Une co-op essentielle pour faire oublier les bugs
Parcourir Saints Row en solo ou en co-op à deux en ligne changera la perception du jeu. Clairement, c’est nettement plus amusant en multijoueur. On peut par exemple taquiner son collègue en lui faisant une farce et le métamorphoser en cabinet de toilettes, en cactus et autres trucs improbables. Comme le montre notre capture maison, cette pénalité reste durant les cinématiques. Être accompagné permet d’oublier le classicisme du titre mais surtout sa finition plus que douteuse. Nous avons bien eu une liste des problèmes repérés par les développeurs mais ceux auxquels nous avons fait face n’étaient pas dedans. Un festival de bugs qui semblait encore plus grave en coopération. Outre le plantage d’application, on a eu le droit à des musiques coupées pendant des missions (sympa pour l’immersion), des dialogues et des freezes obligeant à tout redémarrer et recommencer. Trop banal ? On est d’accord ! Alors il y a eu ce souci où notre confrère nous voyait dans sa voiture… tandis que nous étions de notre côté à l’extérieur du véhicule en train de nous faire écraser par ce dernier. Les deux dernières fois que nous avons rallumé la console, notre personnage était complètement nue. Sans compter le fait qu’en allant dans une boutique, il nous était impossible d’essayer un vêtement à de nombreuses reprises…

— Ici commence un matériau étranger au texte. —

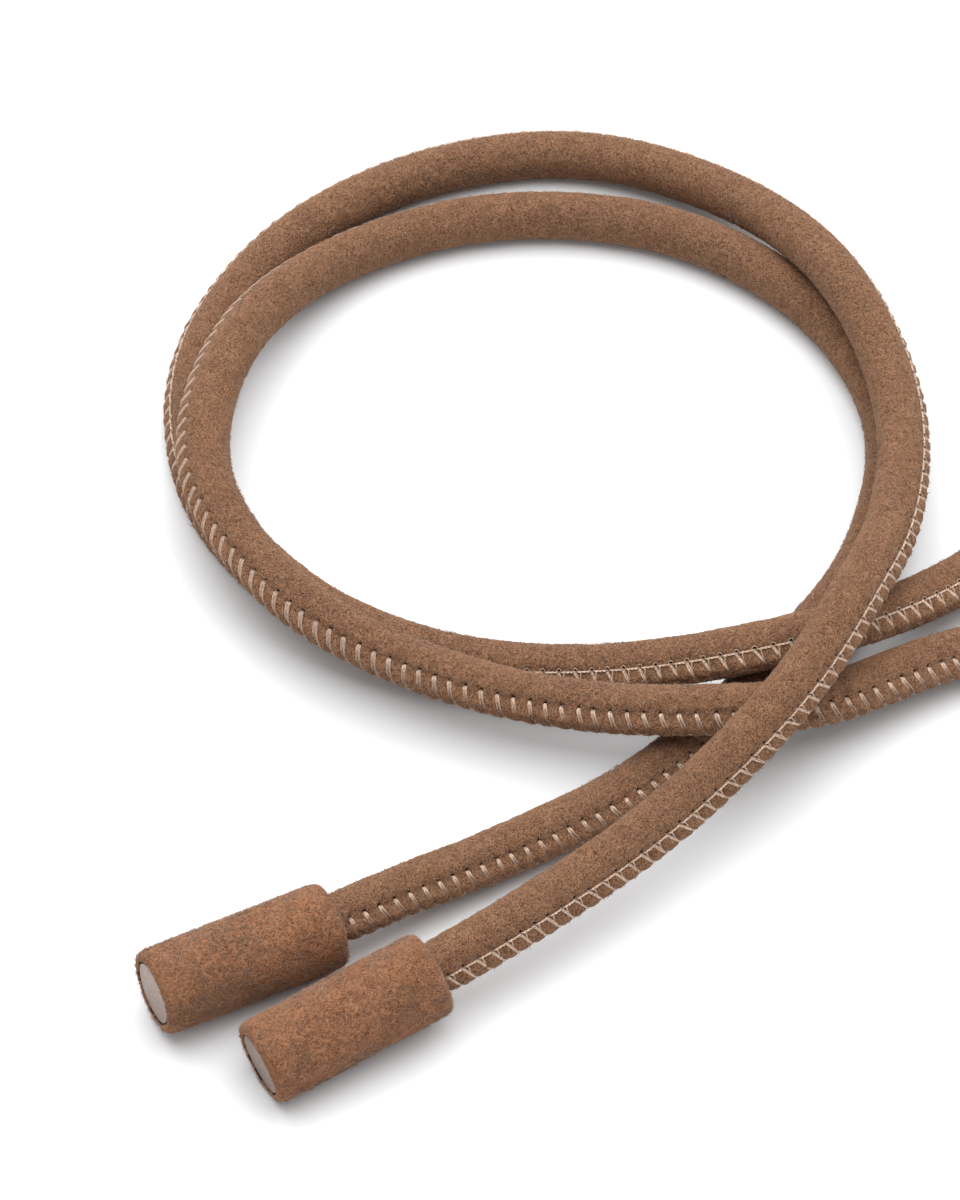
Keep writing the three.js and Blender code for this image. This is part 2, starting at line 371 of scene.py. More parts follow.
def tubes(paths, normals, radius):
    """Closed tubes along equal-length paths (count, steps, 3): vertices and faces."""
    count, steps, _ = paths.shape
    sides = TUBE_SIDES
    tangent = unit(np.gradient(paths, axis=1))
    side = unit(np.cross(tangent, normals))
    above = np.cross(side, tangent)
    turn = np.arange(sides) * 2 * math.pi / sides
    radius = np.broadcast_to(radius, (count, steps))[..., None, None]
    ring = np.cos(turn)[:, None] * above[:, :, None] + np.sin(turn)[:, None] * side[:, :, None]
    vertices = (paths[:, :, None] + radius * ring).reshape(-1, 3)
    base = np.arange(count)[:, None] * steps * sides
    quads = (grid_faces(steps, sides)[None] + base[..., None]).reshape(-1, 4)[:, ::-1]
    first = np.arange(sides)
    last = (steps - 1) * sides + np.arange(sides)[::-1]
    caps = np.concatenate([base + first[None], base + last[None]])
    return vertices, [quads, caps]


def merge(parts):
    """Joins (vertices, [face groups]) parts into one."""
    vertices, groups, n = [], [], 0
    for v, faces in parts:
        vertices.append(v)
        groups += [f + n for f in faces]
        n += len(v)
    return np.vstack(vertices), groups


FIBRE_FOOT = 0.05  # how deep a fibre's foot is in the suede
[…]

Et là, on ne parle que des pépins techniques… mais cet opus peine également à convaincre visuellement. Entre la distance d’affichage hasardeuse, le clipping ou des décors peu détaillés, on est souvent devant un soft de la génération passée voire celle d’avant. On se doute que le budget alloué n’est pas celui d’un AAA ultra célèbre, mais un meilleur contrôle qualité aurait été nécessaire. Les temps de chargement, aussi courts soient-ils, sont trop présents. La mise en scène n’est pas non plus épargnée avec des coupures brutales lors des cinématiques.